Este ejercicio, que no se logra en un solo intento y que, en muchas ocasiones queda incompleto, permite descartar hipótesis y argumentar respuestas, le proporciona al filósofo tener algo que decir.
Evidentemente este proceso tiene una serie de pasos y detalles que han sido motivo de muchos textos, uno que me ha parecido verdaderamente revelador titula “Describir el escribir” de Daniel Cassany, que vale la pena leerlo antes o durante un proceso de escritura.
¿Cómo debe comunicar el filósofo aquello que quiere decir? Cuántas veces me he encontrado con textos ilegibles, “es que son filosóficos”, me decían mis colegas. Es cierto que algunos filósofos han llegado a tales niveles de abstracción que se hace difícil entenderlos sin haber realizado un proceso propedéutico. Empero, un filósofo debería ocuparse de los problemas del hombre y no solo de los problemas de los filósofos. Su aporte no debería estar dirigido solo a un grupo de “entendidos”, sino a la humanidad, a las personas que buscan respuestas, al hombre que aún se encuentra en la caverna de la metáfora platónica.
Por consiguiente, lo que escribe un filósofo debería ser claro, ordenado y lógico. Sus argumentos deberían estar bien fundamentados en evidencias, otros estudios y autores, y por supuesto, en la fuerza de la razón.
Para lograr esto, no solo el filósofo sino cualquier escritor, tiene que reescribir. Para algunos escribir consiste justamente en esto, en reescribir. Este ejercicio supone nuevas reflexiones, clarificaciones, cuidado del proceso lógico, mirada de los detalles y del conjunto.

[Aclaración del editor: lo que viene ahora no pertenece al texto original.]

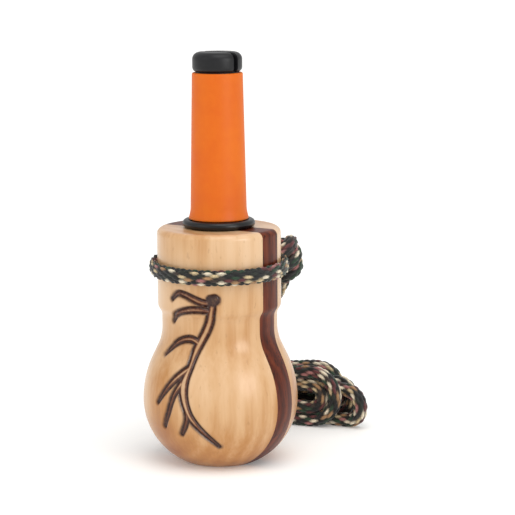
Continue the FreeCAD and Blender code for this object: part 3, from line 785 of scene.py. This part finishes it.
def bellPieces():
    outline = bellOutline()
    maple = woodMaterial("mapleLacquered", mapleLook)
    burns = {"toast": carving["toastShade"], "char": carving["charShade"]}
    burnedMaple = woodMaterial("mapleLacquered_burned", dict(mapleLook, burned=burns))
    walnut = woodMaterial("walnutLacquered", walnutLook)
    frontHalf(outline, burnedMaple)
    plain = {
        "bellMapleBack": ((0, 1), (180, -1), 90, maple, "maple", "maple_back_half"),
        "bellWalnutRight": ((0, -1), (0, 1), 14, walnut, "walnut", "walnut_strip_right"),
        "bellWalnutLeft": ((180, -1), (180, 1), 14, walnut, "walnut", "walnut_strip_left"),
    }
    for name, (start, end, count, material, slotName, node) in plain.items():
        angle, radius, height = sectorWall(outline, start, end, np.linspace(0, 1, count))
        points = onWall(angle, radius, height)
        piece = meshPiece(name, points, sectorFaces(*angle.shape), material, "barrel", sharp=50)
        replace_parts(piece, node)


bellPieces()
print("bell turned, laminated and carved")


# sleeve, seat ring and mouthpiece tip

def rubberMaterial(name, look):
    # Moulded silicone, nitrile rubber or ABS: even colour, a faint bloom, and the fine skin of a
    # blasted mould, with soft light carried a little way into the surface of the orange one.
    material, tree = newMaterial(name)
    place = addNode(tree, "ShaderNodeTexCoord").outputs["Object"]
    bloom = noise(tree, place, look["bloomSize"], 4.0, 0.6)
    skin = noise(tree, place, look["skinGrain"], 2.0)
    colour = ramp(tree, bloom, [(0.3, look["shades"][0]), (0.7, look["shades"][1])])
    roughness = remap(tree, bloom, (0.3, 0.7), (look["roughness"] - 0.05, look["roughness"] + 0.06))
    bump = addNode(tree, "ShaderNodeBump", {
        "Height": skin, "Strength": look["skinDepth"], "Distance": 0.0001})
    finishMaterial(tree, {
        "Base Color": colour, "Roughness": roughness, "Normal": bump.outputs[0],
        "Specular IOR Level": look["specular"], "Subsurface Weight": look["glow"],
        "Subsurface Radius": (0.003, 0.0012, 0.0005), "Subsurface Scale": 1.0,
    })
    return material


orangeLook = {
    "shades": ("#D86103", "#E06E08"), "bloomSize": 0.012, "skinGrain": 0.0006, "skinDepth": 0.10,
    "roughness": 0.5, "specular": 0.28, "glow": 0.08,
}
blackLook = {
    "shades": ("#08080A", "#0F0F12"), "bloomSize": 0.006, "skinGrain": 0.0005, "skinDepth": 0.16,
    "roughness": 0.32, "specular": 0.4, "glow": 0.0,
}
plasticLook = {
    "shades": ("#0E0E10", "#17171A"), "bloomSize": 0.005, "skinGrain": 0.0004, "skinDepth": 0.22,
    "roughness": 0.40, "specular": 0.32, "glow": 0.0,
}

# mm; "low" and "high" are the radii between which the sleeve tapers
sleeve = {
    "foot": 81.4, "top": 129.6, "flare": 10.0, "flareTop": 85.2, "low": 9.3, "high": 8.35,
    "socket": 7.87, "socketTop": 92.6, "boreFoot": 96.0, "bore": 7.03,
    "lip": 0.5, "footRound": 0.4, "innerRound": 0.2,
}
seatRing = {"radius": 10.65, "section": 1.35, "height": 80.0}


def sleeveOutline():
    # outside: a rounded foot, a flare that dies away as a half cosine, a straight taper and a
    # rounded lip; inside: the stem's socket, a short cone and the bore
    footEdge, lipEdge, rounding = sleeve["footRound"], sleeve["lip"], sleeve["innerRound"]
    foot, top, bore, socket = sleeve["foot"], sleeve["top"], sleeve["bore"], sleeve["socket"]
    height = np.linspace(foot + footEdge, top - lipEdge, 60)
    taper = np.interp(height, [foot, top], [sleeve["low"] + 0.05, sleeve["high"]])
    share = np.clip((sleeve["flareTop"] - height) / (sleeve["flareTop"] - foot), 0, 1)
    outside = taper + (sleeve["flare"] - sleeve["low"]) * (1 - np.cos(np.pi / 2 * share))
    wall = np.stack([outside, height], -1)
    footArc = arcPoints((wall[0, 0] - footEdge, foot + footEdge), footEdge, -90, 0, 6)
    lipArc = arcPoints((wall[-1, 0] - lipEdge, top - lipEdge), lipEdge, 0, 90, 7)
    inside = [
        (bore + rounding, top), (bore, top - rounding), (bore, sleeve["boreFoot"]),
        (socket, sleeve["socketTop"]), (socket, foot + rounding), (socket + rounding, foot),
    ]
    return np.vstack([footArc, wall[1:-1], lipArc, inside])


# mm; "slot" is half the slot's width and "turn" its angle in degrees
tip = {
    "foot": 121.0, "skirt": 7.0, "bore": 5.6, "headFoot": 129.8, "headTop": 136.3, "head": 8.2,
    "topRound": 2.4, "footRound": 1.6, "slot": 0.58, "slotRound": 0.4, "turn": -8.0,
    "segments": 64, "arcShare": 0.66,
}


def halfHead(side):
    # One half of the slotted head: a D of the head's radius at each height, its corners rounded.
    # The radius follows the head's outline, and the D's flat is the wall of the slot, which
    # opens at both ends by the sixth power of the distance from its middle.
    head, foot, top = tip["head"], tip["headFoot"], tip["headTop"]
    low, high, slotEdge = tip["footRound"], tip["topRound"], tip["slot"] + tip["slotRound"]
    outline = np.vstack([
        [(tip["bore"], foot)],
        arcPoints((head - low, foot + low), low, -90, 0, 8),
        arcPoints((head - high, top - high), high, 0, 90, 12),
        np.linspace((head - high - 0.6, top + 0.02), (slotEdge + 0.02, top + 0.05), 8),
    ])
    radius, height = outline[:, :1], outline[:, 1:]
    share = np.linspace(0, 1, tip["segments"], endpoint=False)
    # the arc takes the first two thirds of the way round, and the flat takes the rest
    corner = np.degrees(np.arcsin(np.clip(slotEdge / radius, 0, 1)))
    arcShare = np.clip(share / tip["arcShare"], 0, 1)
    angle = np.radians(corner + (180 - 2 * corner) * arcShare)
    x, y = radius * np.cos(angle), radius * np.sin(angle)
    flatShare = np.clip((share - tip["arcShare"]) / (1 - tip["arcShare"]), 0, 1)
    chord = radius * np.cos(np.radians(corner))
    onFlat = share >= tip["arcShare"]
    x = np.where(onFlat, -chord + 2 * chord * flatShare, x)
    y = np.where(onFlat, tip["slot"] + tip["slotRound"] * (np.abs(2 * flatShare - 1) ** 6), y) * side
    turn = math.radians(tip["turn"])
    turnedX, turnedY = x * math.cos(turn) - y * math.sin(turn), x * math.sin(turn) + y * math.cos(turn)
    return np.stack([turnedX, turnedY, height + 0 * x], -1) * mm


def tipPiece(material):
    bore, wide, foot, top = tip["bore"], tip["skirt"], tip["foot"], tip["headFoot"] + 0.3
    skirt = np.array([(bore, foot), (wide - 0.3, foot), (wide, foot + 0.3), (wide, top), (bore, top)])
    count = tip["segments"]
    ring = turned(skirt, count) * mm
    points, faces = [ring.reshape(-1, 3)], [*gridFaces(len(skirt), count, True, True)]
    offset = len(skirt) * count
    for side in (1, -1):
        half = halfHead(side)
        rows, columns = half.shape[:2]
        quads = gridFaces(rows, columns, wrapColumns=True)
        caps = [np.arange(columns)[::-1], np.arange(columns) + (rows - 1) * columns]
        shell = [*quads, *caps]
        if side < 0:
            shell = [face[::-1] for face in shell]
        faces += [np.asarray(face) + offset for face in shell]
        points.append(half.reshape(-1, 3))
        offset += rows * columns
    piece = meshPiece("mouthpieceTip", np.vstack(points), faces, material, "tip",
                      sharp=60)
    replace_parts(piece, "mouthpiece_tip")


def filmMaterial():
    # Drawn polyester film, 0.25 mm: glossy, slightly milky and partly see-through.
    material, tree = newMaterial("polyesterFilm_clear")
    place = addNode(tree, "ShaderNodeTexCoord").outputs["Object"]
    haze = noise(tree, place, 0.002, 2.0)
    colour = ramp(tree, haze, [(0.0, "#C9D2D0"), (1.0, "#E4EAE6")])
    finishMaterial(tree, {
        "Base Color": colour, "Roughness": 0.16, "Transmission Weight": 0.35, "IOR": 1.57})
    return material


def turnedPiece(name, outline, material, body, node, sharp=None):
    segments = 128
    points = turned(outline, segments) * mm
    faces = gridFaces(len(outline), segments, True, True)
    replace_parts(meshPiece(name, points, faces, material, body, sharp=sharp), node)


def mouthpiecePieces():
    orange = rubberMaterial("siliconeRubber_orange", orangeLook)
    black = rubberMaterial("nitrileRubber_black", blackLook)
    plastic = rubberMaterial("mouldedAbs_black", plasticLook)
    turnedPiece("biteSleeve", sleeveOutline(), orange, "sleeve", "bite_sleeve", 60)
    section = arcPoints((seatRing["radius"], seatRing["height"]), seatRing["section"], 0, 360, 33)[:-1]
    turnedPiece("seatRing", section, black, "insert", "seat_ring")
    tipPiece(plastic)
    film = filmMaterial()
    finishes = {
        "insert_stem": plastic, "tone_board": plastic, "reed_wedge": plastic,
        "stem_o_ring_lower": black, "stem_o_ring_upper": black,
        "reed_root": film, "reed_tongue": film,
    }
    for node, material in finishes.items():
        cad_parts[node].data.materials.clear()
        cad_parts[node].data.materials.append(material)


mouthpiecePieces()
print("sleeve, ring and tip made")


# floor, backdrop and lights

# metres, degrees and watts
studio = {
    "key": {
        "azimuth": 77, "height": 0.33, "distance": 0.90, "size": 0.34, "power": 0.8,
        "seenIn": "diffuse",
    },
    "softbox": {
        "azimuth": 77, "height": 0.31, "distance": 0.90, "size": 0.44, "power": 2.7,
        "seenIn": "glossy",
    },
    "fill": {
        "azimuth": -25, "height": 0.60, "distance": 1.0, "size": 0.8, "power": 1.15,
        "seenIn": "both",
    },
    "sun": {"azimuth": 60, "tilt": 22, "softness": 50, "strength": 1.2},
    "aimHeight": 0.06,
    "world": 0.74,        # how bright the backdrop is as a light
    "floorReach": 6,
}


def makeFloor():
    # thick translucent paper, lit a little from behind
    material, tree = newMaterial("paperBackdrop")
    finishMaterial(tree, {
        "Base Color": linearColour("#FAFAF8"), "Roughness": 0.9,
        "Emission Color": (1, 1, 1, 1), "Emission Strength": 0.10,
    })
    mesh = bpy.data.meshes.new("floor")
    reach = studio["floorReach"]
    corners = [(-reach, -reach, 0), (reach, -reach, 0), (reach, reach, 0), (-reach, reach, 0)]
    mesh.from_pydata(corners, [], [(0, 1, 2, 3)])
    mesh.materials.append(material)
    floor = bpy.data.objects.new("floor", mesh)
    bpy.context.scene.collection.objects.link(floor)


def makeLamp(name, look):
    data = bpy.data.lights.new(name, "AREA")
    data.shape = "DISK"
    data.energy = look["power"]
    data.size = look["size"]
    lamp = bpy.data.objects.new(name, data)
    lamp.visible_diffuse = look["seenIn"] != "glossy"
    lamp.visible_glossy = look["seenIn"] != "diffuse"
    turn, distance = math.radians(look["azimuth"]), look["distance"]
    place = Vector((math.sin(turn) * distance, -math.cos(turn) * distance, look["height"]))
    lamp.location = place
    aim = Vector((0, 0, studio["aimHeight"]))
    lamp.rotation_euler = (aim - place).to_track_quat("-Z", "Y").to_euler()
    bpy.context.scene.collection.objects.link(lamp)


def makeSun(look):
    data = bpy.data.lights.new("sun", "SUN")
    data.energy = look["strength"]
    data.angle = math.radians(look["softness"])
    sun = bpy.data.objects.new("sun", data)
    turn, tilt = math.radians(look["azimuth"]), math.radians(look["tilt"])
    across = math.sin(tilt)
    away = Vector((-math.sin(turn) * across, math.cos(turn) * across, -math.cos(tilt)))
    sun.rotation_euler = away.to_track_quat("-Z", "Y").to_euler()
    bpy.context.scene.collection.objects.link(sun)


def makeWorld():
    world = bpy.data.worlds.new("studio")
    world.use_nodes = True
    tree = world.node_tree
    tree.nodes.clear()
    # the backdrop itself is white, and lights the object a little less than it shows
    seen = addNode(tree, "ShaderNodeLightPath").outputs["Is Camera Ray"]
    strength = remap(tree, seen, (0.0, 1.0), (studio["world"], 1.0))
    sky = addNode(tree, "ShaderNodeBackground", {"Color": (1, 1, 1, 1), "Strength": strength})
    addNode(tree, "ShaderNodeOutputWorld", {"Surface": sky.outputs[0]})
    bpy.context.scene.world = world


makeFloor()
for lampName in ("key", "softbox", "fill"):
    makeLamp(lampName, studio[lampName])
makeSun(studio["sun"])
makeWorld()
bpy.context.scene.view_settings.view_transform = "Standard"    # colours as plain sRGB
print("studio lit")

Reescribir también exige el cuidado gramatical, sintáctico y ortográfico. ¡Ay del filósofo que cometa errores ortográficos! Esos pequeños detalles pueden dar fuerza o descalificar su escrito.
Aunque Anna Frank no lo pretendía, su diario le permitió permanecer viva en el tiempo. Cuántas generaciones de adolescentes la han leído y conocido a fondo y cuántas aún la conocerán. Escribir, es por tanto, una forma de permanecer en el tiempo.
Escribir es una forma de catarsis. ¡De cuántas cosas nos desahogamos por medio de la escritura! Es también un espacio de placer, sobre todo por las endorfinas que genera el cerebro mientras escribimos algo. Escribir, como lo sugerimos, nos permite conocernos mejor y, aunque suene algo quijotesco, es una de nuestras herramientas más poderosas para cambiar el mundo.
Uno de nuestros mayores escritores bolivianos fue don Augusto Céspedes. Su vida estuvo mezclada entre la bohemia y la política. Su participación en la Guerra del Chaco, lo marcó definitivamente con una cojera que le otorgó el adjetivo de “Chueco”, el chueco Céspedes. Por su militancia en el MNR fue diputado en varias ocasiones. En una de ellas, salió perdedor de un debate parlamentario, pero antes de retirarse, en tono irónico y de amenaza, les dijo a sus opositores: “Pero no se olviden que escribo”.